Learning & Development

What We Learned From… SHRM 2024

HR Daily Advisor was in Chicago for SHRM’s 2024 conference this week! After three days of engaging speakers, here are some key takeaways we learned.


The rise of AI in the world of work has presented a significant shift in how HR functions are performed. Although generative AI has been both a hot topic and key tool organizations are looking to implement, it’s paramount to understand when to tap AI solutions and when to engage human consultants.

Melissa Daley, President of Orca Intelligence, recommends HR leaders have an AI adoption strategy. “Don’t just implement AI without a consultant,” Daley urged attendees. “You need to know how it will be designed and impact your business.”

She noted that each department has its own need for AI, which is why it’s crucial for HR and IT teams to work together. “It’s important that you identify how you can use and benefit from AI,” she explained. “It shouldn’t work against you.”

Kari Naimon

Christopher Gross, Founder and CEO at Ascension Worldwide, added that HR professionals should consider the legal ramifications of simply taking AI content and not fact-checking it with human intelligence.

“The system will produce the system,” Gross said. “Be intentional and aware of the information you input into AI. It will take you more time getting out of hot water than using that tool quickly.”

Kari Naimon, Founder/CEO of AixHR, agreed. In her session, she highlighted the opportunity organizations have to implement AI solutions that complement and elevate their existing practices.

Understanding AI is like “training a puppy,” Naimon described. Here are four key tips she recommends HR leaders remember:

  • Keep the human in the loop (audit, check, and review AI). “AI should get you 70 to 80 percent there, not 100 percent,” she said. “Do not copy and paste.”
  • Learn how to use AI, not the tools that do AI for you.
  • Learn how to prompt yourself. “Set up the personality,” Naimon explained. “Tell it what you’re going to do. It’s a conversation. Just keep asking it questions.”
  • Be intentional. “Feed it all of the information it needs,” she said. “Ask it if it understands what you’re asking and what it sees. Start simply first and add information as needed.”


Jeremy York

Do you think empathy is essential in the workplace? According to Harvard Business Review, companies that are empathetic outperform their counterparts by 20 percent.

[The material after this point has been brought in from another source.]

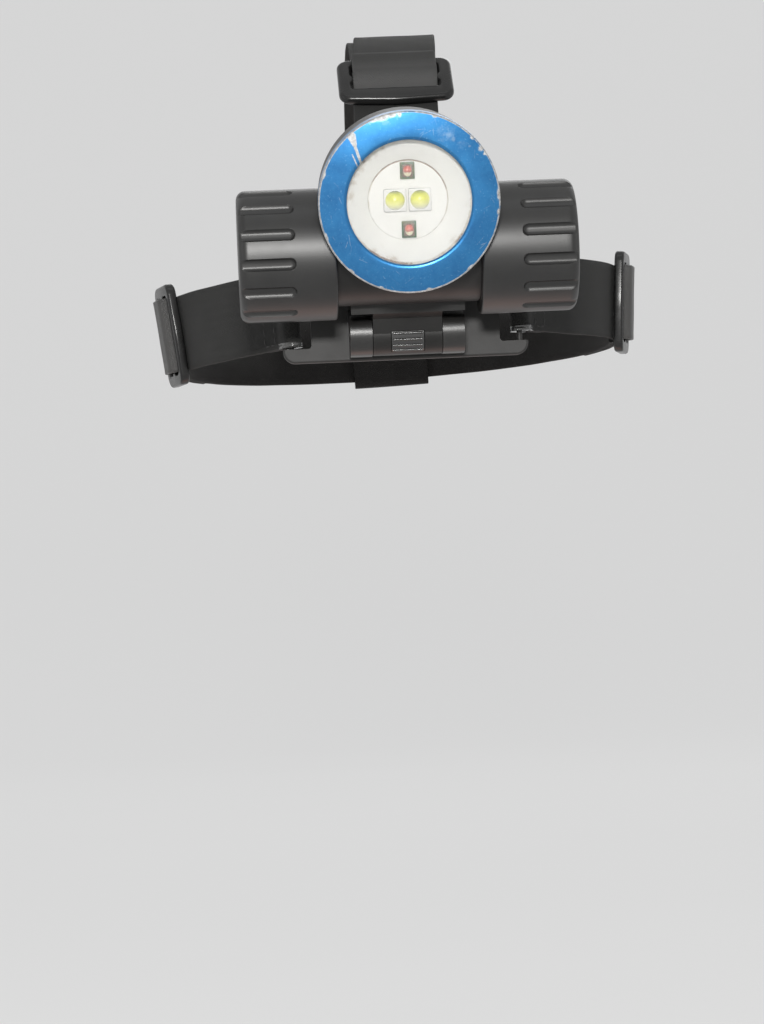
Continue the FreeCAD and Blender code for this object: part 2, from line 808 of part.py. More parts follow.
def arm_screws():
    """Two cheese-head screws that hold the saddle to the lamp housing."""
    screws = []
    slot_half = arm_screw_slot_width / 2
    slot_reach = arm_screw_head_radius + 1
    for side in (-1, 1):
        foot = screw_axis(side) + to_tube * saddle_bottom
        head = Part.makeCylinder(arm_screw_head_radius, arm_screw_head_height, foot, to_tube)
        length = saddle_thickness + arm_screw_reach
        shank = Part.makeCylinder(arm_screw_radius, length, foot, to_tube)
        slot = block((-slot_half, -slot_reach, 0), (slot_half, slot_reach, arm_screw_slot_depth))
        slot = placed(slot, foot, V(1, 0, 0), across_arm * -1, to_tube)
        screws.append(head.fuse(shank).cut(slot).removeSplitter())
    return group(screws)


def latch_tab():
    """Thumb tab with cross ridges that follows the round of the middle knuckle."""
    inner = knuckle_radius - latch_depth
    tab = latch_block(latch_width / 2, latch_height / 2, inner, knuckle_radius * 2)
    tab = tab.common(rod_x(knuckle_radius, -latch_width, latch_width))
    middle = (latch_ridge_count - 1) / 2
    for index in range(latch_ridge_count):
        angle = latch_angle + math.radians((index - middle) * latch_ridge_pitch_deg)
        centre = V(0, -math.cos(angle), -math.sin(angle)) * knuckle_radius
        half = latch_width / 2 - latch_ridge_inset
        tab = tab.fuse(rod_x(latch_ridge_radius, -half, half, centre.y, centre.z))
    return tab.removeSplitter()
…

Jeremy York, SHRM-SCP, Lead Consultant and President at InvigorateHR, LLC, explained that changing workplace dynamics have impacted organizations significantly. “We have a dynamic now where people are expecting more from us,” York said. “Previously, people only expected a paycheck.”

He added that empathy is a direct pathway to getting more authenticity and meaning in the workplace—and could be a potential retention strategy.

“When there’s empathy in the workplace, employees are engaged, connected, and collaborative,” he explained. “Organizations who practice this will have their pick of the litter.”

Recruiting & Retention

Have you wondered what job seekers truly desire? Nathan Wigert, Senior Talent Strategy Advisor at Indeed, shared insights for organizations to enhance engagement and visibility on Indeed, attract high quality candidates, and stand out from their competitors.

Nathan Wigert

So, what’s the first step? Wigert advises a perspective change. “Start thinking about them as consumers not job seekers,” he said. “What’s in it for the individual you’re selling to? Why are they interested in you and not your competitor down the street?”

Next, keep your job posting simple and straight to the point. “Job seekers view a big list of requirements and qualifications in a job ad as a red flag,” Wigert explained.

He added that highlighting the “Big 6” job seekers look for helps as well, which includes:

  • Benefits
  • Compensation
  • Job Type
  • Requirements
  • Shift Information
  • Location

“Consumers want to know what’s in it for them upfront,” Wigert reminded attendees. “When they open your job ad this is what they need to see first. Put the information they’re looking for early in your job ad.”